Schadenshöhe und Unfallursache bleiben vorerst unbekannt. Der Schaden dürfte in die Millionen gehen. Beschädigte Gleise, zu rasche Zugfahrt? Eine Polizeisprecherin will nicht spekulieren. Sie sagt lediglich: „Bundespolizeiliche Ermittlungsergebnisse sollen in den nächsten Tagen oder in der nächsten Woche an die Staatsanwaltschaft Koblenz abgegeben werden.“ Auch die Bundesstelle für Eisenbahnunfalluntersuchung nimmt den Fall unter die Lupe.

Das Unglück weckt Erinnerungen an den Februar 2019: Damals sind an der rechtsrheinischen Bahnstrecke in Unkel drei Güterwaggons mit Spraydosen und Kosmetikartikeln in Flammen aufgegangen – wegen einer festen Bremse. Manche Räder haben Zeugen zufolge rot geglüht.

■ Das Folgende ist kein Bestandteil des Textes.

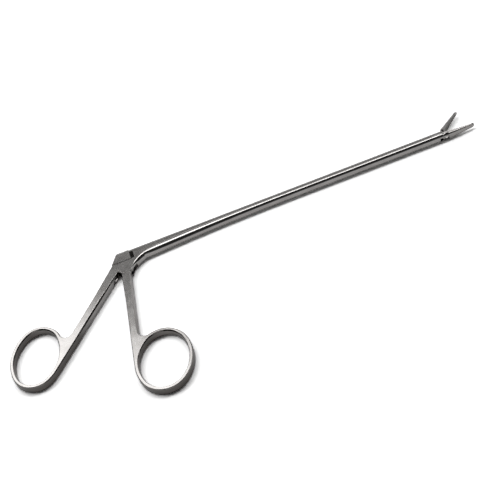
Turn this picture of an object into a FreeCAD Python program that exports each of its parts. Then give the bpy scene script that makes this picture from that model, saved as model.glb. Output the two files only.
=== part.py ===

Pusch sagt: „Die Gleise führen direkt durch viele Wohngebiete.“ Bis zu 600 Meter lang seien die Güterzüge im burgengesäumten Welterbe. Natürlich sind Gleise und Signaltechnik in den vergangenen 160 Jahren immer wieder modernisiert worden. Die Kurvenradien aber bleiben eng und die Hangrutschgefahr bei Starkregen nimmt nach Aussage von Kritikern infolge des Klimawandels zu – auch wenn die Deutsche Bahn längst zahlreiche massive Fangnetze angebracht hat. Der Bahnlärm in dem schalltrichterartigen Tal ist extrem. Er verscheucht Anwohner und Touristen und lässt Preise von Häusern und Wohnungen sinken.

Die Mainzer Bundestagsabgeordnete Tabea Rößner (Grüne) hat kürzlich an die seit langem geplante Machbarkeitsstudie für den Bau einer Alternativtrasse abseits des Rheins durch Westerwald und Taunus erinnert. Der Westerwälder Bundestagsabgeordnete Erwin Rüddel (CDU) erklärt unter Berufung auf das Bundesverkehrsministerium, die Studie solle voraussichtlich noch in diesem Herbst in Auftrag gegeben werden und Ende 2021 vorliegen. Pusch sagt, günstigstenfalls könnte ein 108 Kilometer langes Tunnelsystem in 15 Jahren fertig sein. Es wäre 40 Kilometer kürzer als die jetzige Trasse. Und mehr Güterzüge könnten mit höherem Tempo fahren. „Die Schweizer zeigen, dass so was geht.“

Erst Anfang September hat die Alpenrepublik den Ceneri-Basistunnel eröffnet – zusammen mit dem Gotthard- und dem Lötschberg-Tunnel gilt er als Herzstück des Bahnkorridors zwischen Nordsee und Mittelmeer. Der reguläre Betrieb beginnt im Dezember. Damit hat die Schweiz ihren Teil zur europäischen Vision eines umweltfreundlichen Eisenbahntransports auf der Schiene durch Europa erfüllt. Die deutschen Bauarbeiten hinken dagegen weit hinter dem Zeitplan her.